People whose wages have been cut do not have extra money for investing.
Yet, the percentage of working Americans who are invested in the stock market has increased from about 25% in 1980 to almost 60% today. You should probably get some facts before posting your doom and gloom nonsense here.
And it the cost of the benefit, such as health insurance, has doubled, has his compensation increased or is his increase due to inflation?
Health care costs are increasing at a far greater rate than inflation, and for a multitude of reasons.
I'm disappointed he left out the fact that for the median family of four the Bush tax cut has increased take-home pay after taxes by about $1,450 a year.
If you can't afford the increase in your local taxes maybe you should vote with your feet.
I also can't wait for the super-capitalists who will come here and poo-poo the idea of adjusting for "real" wages
In all the debates I've seen with the doom and gloom squad over wages, real numbers are always used. What good are wage and salary numbers if they're not adjusted for inflation?
You dropped a decimal. With 300 million people (100 million households, IIRC) 0.5% is 1.5 million people or 500,000 households.
The number of rich people went up by 120,000
0.4% would be 1.2 million people or 400,000 households.
If the discussion involves "real" compensation, inflation is already included so his compensation has increased.
See my chart and then tell us why employers covering the rapidly increasing cost of benefits for their workers should not be included in the equation?
While that isn't strictly true, it is true that you can increase your income within that 7 years by moving to a higher-paying job, either through promotion or by moving to another company.
Assuming you're somewhere where there's another company to work for.
I'm anticipating a quote (no link) from the E.P.I., AFL-CIO, CISPES or Media Matters any time now to support her bogus claims.
When minimum wage was $1.25, regular gas was 26 cents a gallon, now minimum wage is $5.15 and regular gas is around $3.00 a gallon.
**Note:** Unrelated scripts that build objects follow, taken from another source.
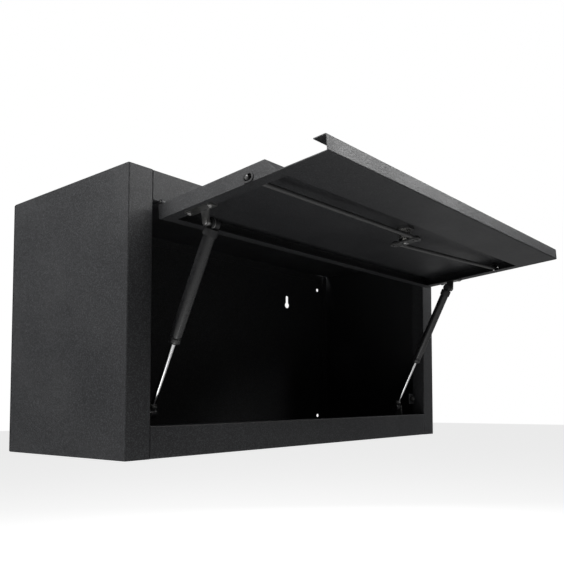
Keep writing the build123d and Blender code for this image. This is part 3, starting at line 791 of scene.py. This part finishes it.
def points_by_island(node, facing, depth):
    """Place of each fastener: its middle, brought to depth below its highest point."""
    mesh = merged_copy(node)
    places, seen = [], set()
    for start in mesh.verts:
        if start in seen:
            continue
        seen.add(start)
        reached, members = [start], []
        while reached:
            vertex = reached.pop()
            members.append(vertex.co.copy())
            for edge in vertex.link_edges:
                other = edge.other_vert(vertex)
                if other not in seen:
                    seen.add(other)
                    reached.append(other)
        heights = [point.dot(facing) for point in members]
        across = [point - facing * height for point, height in zip(members, heights)]
        middle = Vector([(min(p[i] for p in across) + max(p[i] for p in across)) / 2
                         for i in range(3)])
        places.append(middle + facing * (max(heights) - depth))
    mesh.free()
    return places


def weld_mark(radius, relief, facets=24):
    """Shallow dish with a raised rim, as a spot welder leaves it; its foot is just below Z = 0."""
    profile = [
        (0.0, -WELD_FOOT),
        (radius, -WELD_FOOT),
        (radius * 0.94, relief * 0.7),
        (radius * 0.82, relief),
        (radius * 0.66, relief * 0.75),
        (radius * 0.50, relief * 0.35),
        (0.0, relief * 0.25),
    ]
    return to_mesh("weld_mark", lathe(profile, facets), 60)


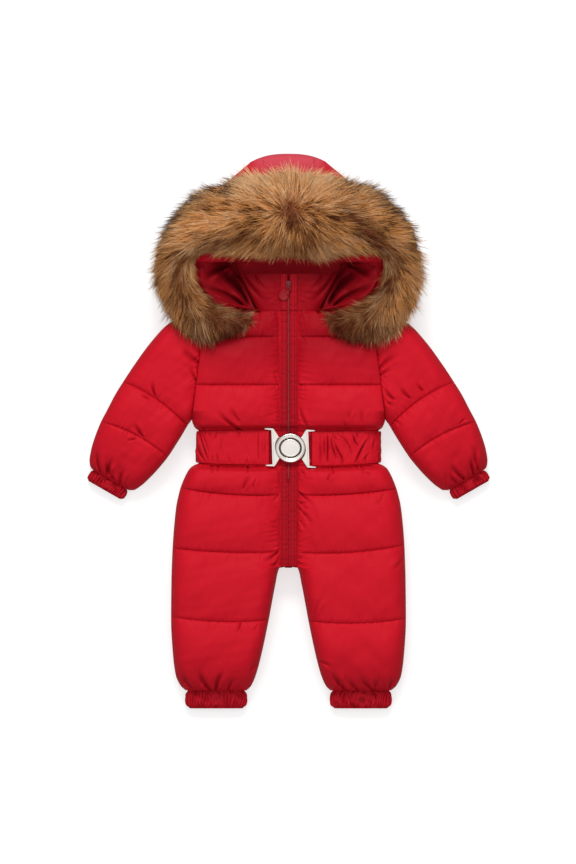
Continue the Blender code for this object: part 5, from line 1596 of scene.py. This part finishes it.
def make_belt():
    """A gathered band from one side of the buckle round the back to the other side."""
    x, front, back_x, back_z = waist_line()
    skins = {}
    for sign in (-1, 1):
        start = BUCKLE_BAR_OUT + sign * BUCKLE_X + GAP
        px = np.concatenate([[start], x[x > start + 0.5], back_x[1:], [80.0, 40.0, 12.0]])
        pz = np.concatenate([[np.interp(start, x, front)], front[x > start + 0.5], back_z[1:],
                             np.interp([80.0, 40.0, 12.0], back_x[::-1], back_z[::-1])])
        line = points_of(px, pz)
        gap = np.concatenate([[0], np.cumsum(np.linalg.norm(np.diff(line, axis=0), axis=1))])
        even = np.arange(0, gap[-1], 0.8)
        line = points_of(np.interp(even, gap, px), np.interp(even, gap, pz))
        ahead = np.gradient(line, axis=0)
        ahead /= np.linalg.norm(ahead, axis=1)[:, None]
        out = points_of(-ahead[:, 1], ahead[:, 0])
        skins[sign] = (line, out, even)
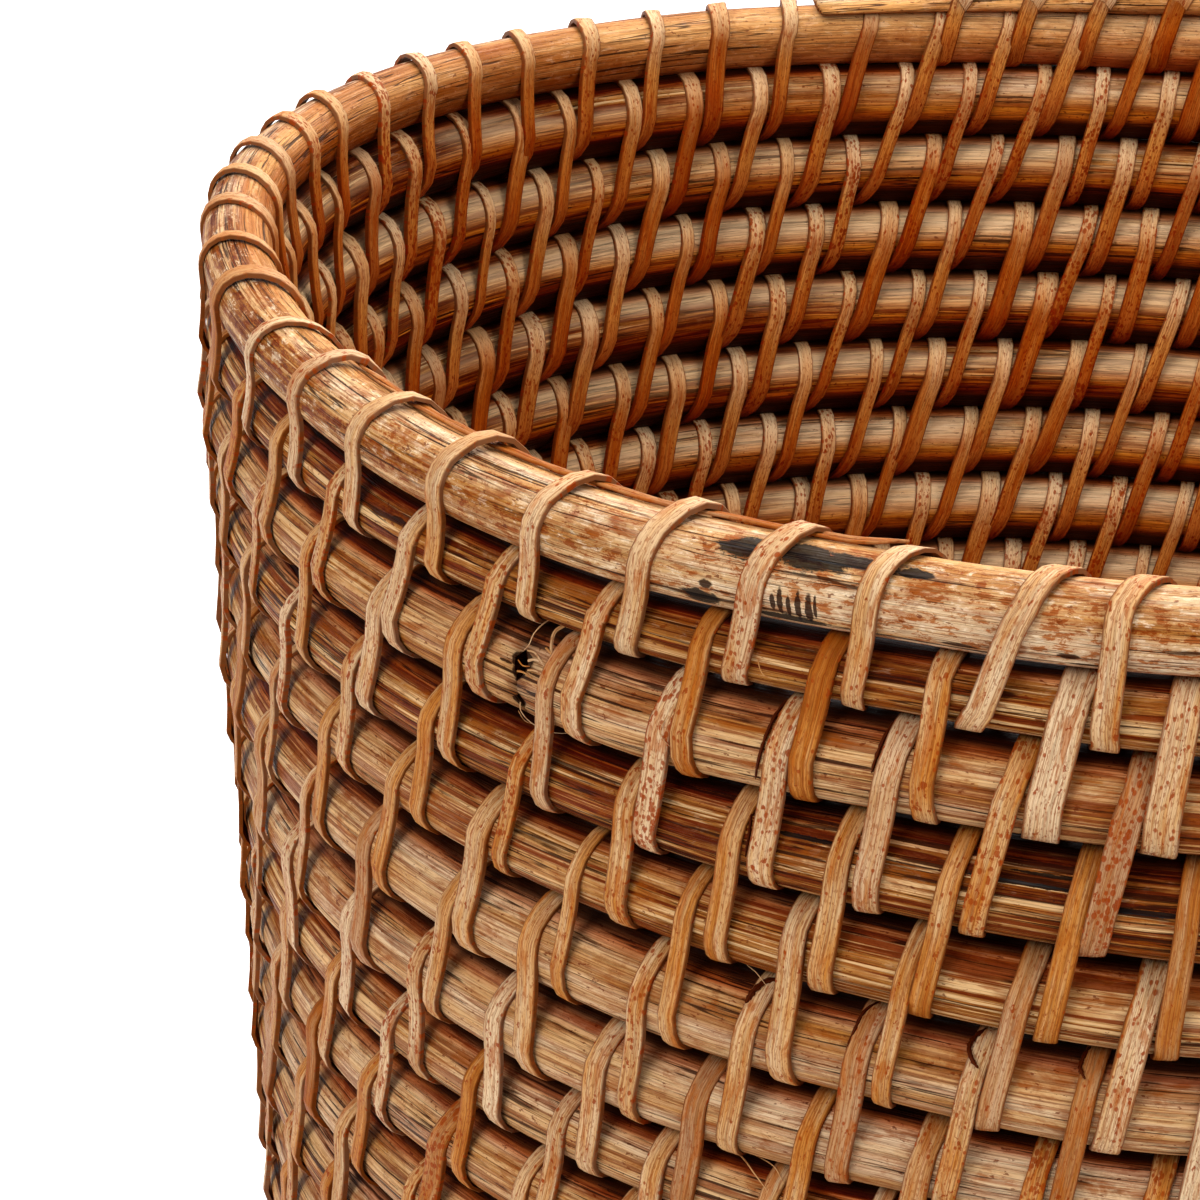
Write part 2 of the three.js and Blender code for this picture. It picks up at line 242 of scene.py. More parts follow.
def groove_height(turn):
    """Height of the groove under the course at a turn."""
    plain = BASE_HEIGHT + PITCH * (turn - 0.5) + BASE_LIFT * np.clip(1 - turn / 4, 0, 1)
    wobble = HEIGHT_WAVER * ripple(turn * RIM_LENGTH, 12, 210) * np.clip(turn - 1, 0, 1)
    return plain + np.interp(turn, GROOVES[:, 0], GROOVES[:, 1]) + wobble


def groove_gap(turn):
    near = np.clip(np.cos(angle_at(turn) - math.radians(NEAR_SIDE)), 0, 1)
    return CANE_GAP + NEAR_GAP * near * np.clip(turn, 0, 1)


def is_rim(turn):
    """0 below the rim course and 1 on it."""
    share = np.clip((turn - WALL_TURNS + RIM_BLEND[0]) / RIM_BLEND[1], 0, 1)
    return share * share * (3 - 2 * share)


def cane_radius(turn):
    """Half the thickness of the cane. A course fills the room between its two grooves."""
    room = groove_height(turn + 1) - groove_height(turn)
    room = np.where(turn < 1, PITCH, room)
    low = (room - groove_gap(turn)) / 2
    plain = low + (RIM_CANE_RADIUS - low) * is_rim(turn)
    return plain * (1 + THICKNESS_WAVER * ripple(turn * RIM_LENGTH, 13, 330))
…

A cottage that rented for $65 back then rents today for $1,200. A minimum wage worker would need to work 52 hours to pay $65 rent and 233 hours (assuming no taxes) to rent the same cottage today. A $1.25 would buy 4.8 gallons of gas contrasted with $5.15 buying 1.7 gallons of gas at $3.00 a gallon.
For those that inflation and the tax cut has made victim of the AMT, the tax cut is far less and for some, nonexistent.
The flip side is that there is a lot of money in the health care sector. Not just for health care workers, but the companies that make and supply medical equipment and pharmaceuticals.
How does a cut in the marginal tax rate expose one to the AMT? I'm getting a sneaking suspicion that you don't know what the hell you are talking about.